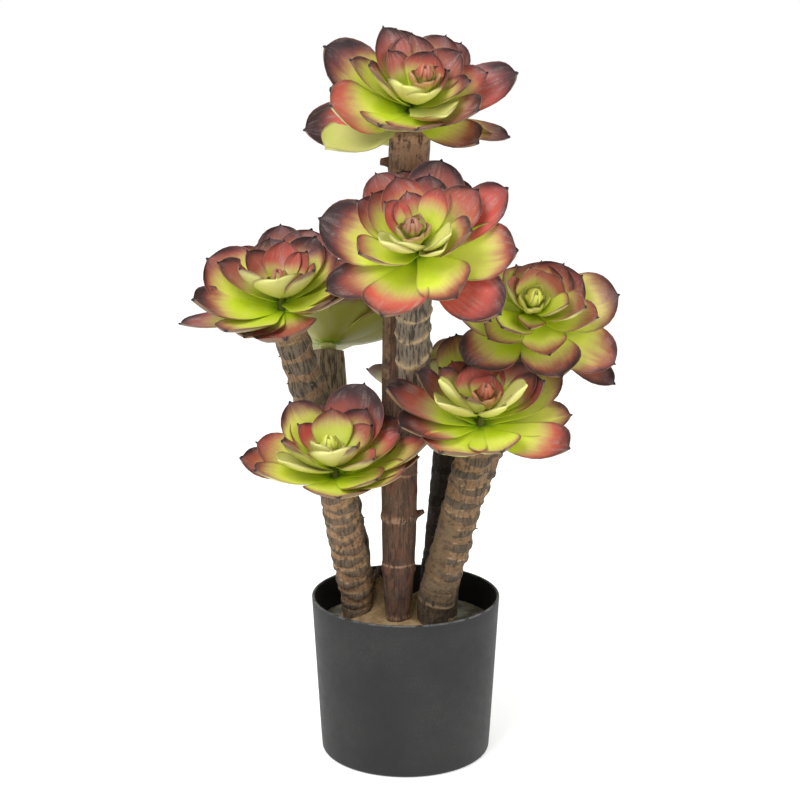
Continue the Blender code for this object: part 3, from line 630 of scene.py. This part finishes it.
# height of a leaf scar, its bulge and its sag at the front, roughness and reeds, all in metres, then looks
barkTitles = ("scar", "bulge", "sag", "rough", "reeds", "grain", "band", "dark", "recess", "lip", "warm")
barkLooks = named(barkTitles, {
    "smooth": (0.005, 0.0008, 0.001, 0.00025, 0, 0.75, (0.138, 0.078, 0.052), (0.05, 0.032, 0.025),
        (0.25, 0.15, 0.085), (0.48, 0.285, 0.18), (0.2, 0.088, 0.054)),
    "ringed": (0.008, 0.0016, 0.002, 0.0008, 0, 0.7, (0.11, 0.08, 0.054), (0.03, 0.024, 0.019),
        (0.285, 0.165, 0.08), (0.48, 0.32, 0.18), (0.155, 0.1, 0.06)),
    "cracked": (0.0132, 0.0012, 0.002, 0.0009, 0, 0.9, (0.185, 0.143, 0.105), (0.036, 0.029, 0.023),
        (0.37, 0.22, 0.125), (0.5, 0.34, 0.21), (0.23, 0.16, 0.105)),
    # painted shade: the rear-right trunk stands in shade, so its bark is painted near-black
    "dark": (0.01, 0.0006, 0.001, 0.0006, 0, 0.7, (0.028, 0.024, 0.022), (0.012, 0.01, 0.01),
        (0.06, 0.048, 0.04), (0.11, 0.085, 0.065), (0.04, 0.03, 0.026)),
    "reed": (0.005, 0, 0, 0.0003, 0.0008, 0.9, (0.33, 0.25, 0.165), (0.07, 0.052, 0.037),
        (0.28, 0.2, 0.125), (0.34, 0.26, 0.16), (0.36, 0.26, 0.165)),
    "grey": (0.005, 0, 0, 0.0008, 0, 0.9, (0.255, 0.205, 0.155), (0.045, 0.038, 0.031),
        (0.3, 0.21, 0.13), (0.52, 0.37, 0.22), (0.23, 0.18, 0.13)),
})
barkLooks["sandy"] = dict(barkLooks["ringed"], band=(0.16, 0.112, 0.074), recess=(0.42, 0.24, 0.118),
                          warm=(0.22, 0.138, 0.082), dark=(0.044, 0.033, 0.025))
trunkSet = {"around": 48, "step": 0.0009, "soilTop": 0.104, "sunk": 0.006, "wobble": 0.0012, "grit": 0.0006,
            "coat": (0.185, 0.12, 0.066), "coatDark": (0.095, 0.062, 0.036), "dust": (0.42, 0.34, 0.25)}
barkMarks = ("recess", "lip", "coat")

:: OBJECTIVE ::
Reproduce the listing above word for word.

:: TASK ANSWER ::
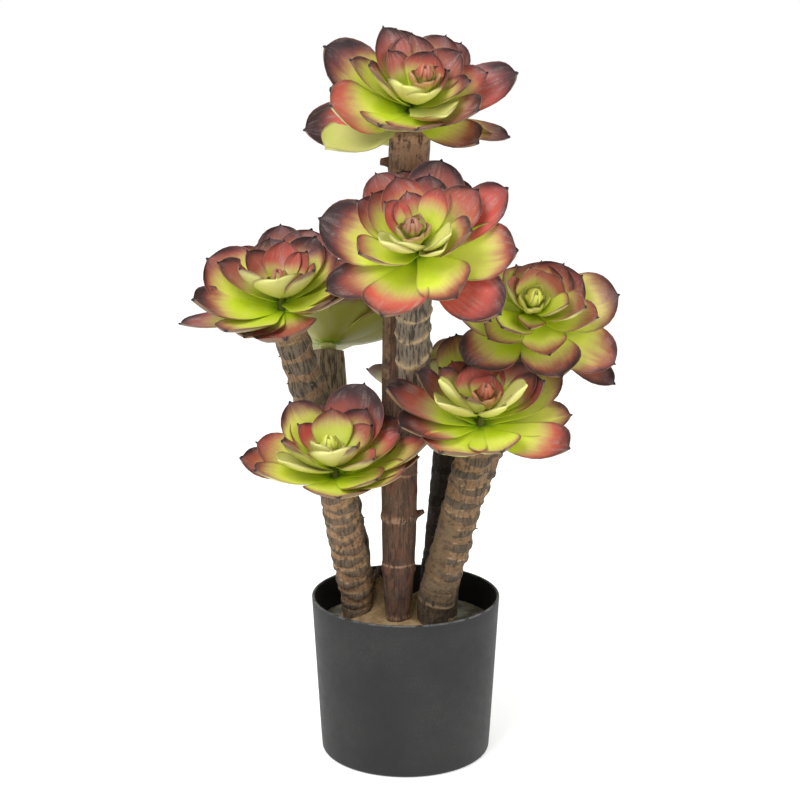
Continue the Blender code for this object: part 3, from line 630 of scene.py. This part finishes it.
# height of a leaf scar, its bulge and its sag at the front, roughness and reeds, all in metres, then looks
barkTitles = ("scar", "bulge", "sag", "rough", "reeds", "grain", "band", "dark", "recess", "lip", "warm")
barkLooks = named(barkTitles, {
    "smooth": (0.005, 0.0008, 0.001, 0.00025, 0, 0.75, (0.138, 0.078, 0.052), (0.05, 0.032, 0.025),
        (0.25, 0.15, 0.085), (0.48, 0.285, 0.18), (0.2, 0.088, 0.054)),
    "ringed": (0.008, 0.0016, 0.002, 0.0008, 0, 0.7, (0.11, 0.08, 0.054), (0.03, 0.024, 0.019),
        (0.285, 0.165, 0.08), (0.48, 0.32, 0.18), (0.155, 0.1, 0.06)),
    "cracked": (0.0132, 0.0012, 0.002, 0.0009, 0, 0.9, (0.185, 0.143, 0.105), (0.036, 0.029, 0.023),
        (0.37, 0.22, 0.125), (0.5, 0.34, 0.21), (0.23, 0.16, 0.105)),
    # painted shade: the rear-right trunk stands in shade, so its bark is painted near-black
    "dark": (0.01, 0.0006, 0.001, 0.0006, 0, 0.7, (0.028, 0.024, 0.022), (0.012, 0.01, 0.01),
        (0.06, 0.048, 0.04), (0.11, 0.085, 0.065), (0.04, 0.03, 0.026)),
    "reed": (0.005, 0, 0, 0.0003, 0.0008, 0.9, (0.33, 0.25, 0.165), (0.07, 0.052, 0.037),
        (0.28, 0.2, 0.125), (0.34, 0.26, 0.16), (0.36, 0.26, 0.165)),
    "grey": (0.005, 0, 0, 0.0008, 0, 0.9, (0.255, 0.205, 0.155), (0.045, 0.038, 0.031),
        (0.3, 0.21, 0.13), (0.52, 0.37, 0.22), (0.23, 0.18, 0.13)),
})
barkLooks["sandy"] = dict(barkLooks["ringed"], band=(0.16, 0.112, 0.074), recess=(0.42, 0.24, 0.118),
                          warm=(0.22, 0.138, 0.082), dark=(0.044, 0.033, 0.025))
trunkSet = {"around": 48, "step": 0.0009, "soilTop": 0.104, "sunk": 0.006, "wobble": 0.0012, "grit": 0.0006,
            "coat": (0.185, 0.12, 0.066), "coatDark": (0.095, 0.062, 0.036), "dust": (0.42, 0.34, 0.25)}
barkMarks = ("recess", "lip", "coat")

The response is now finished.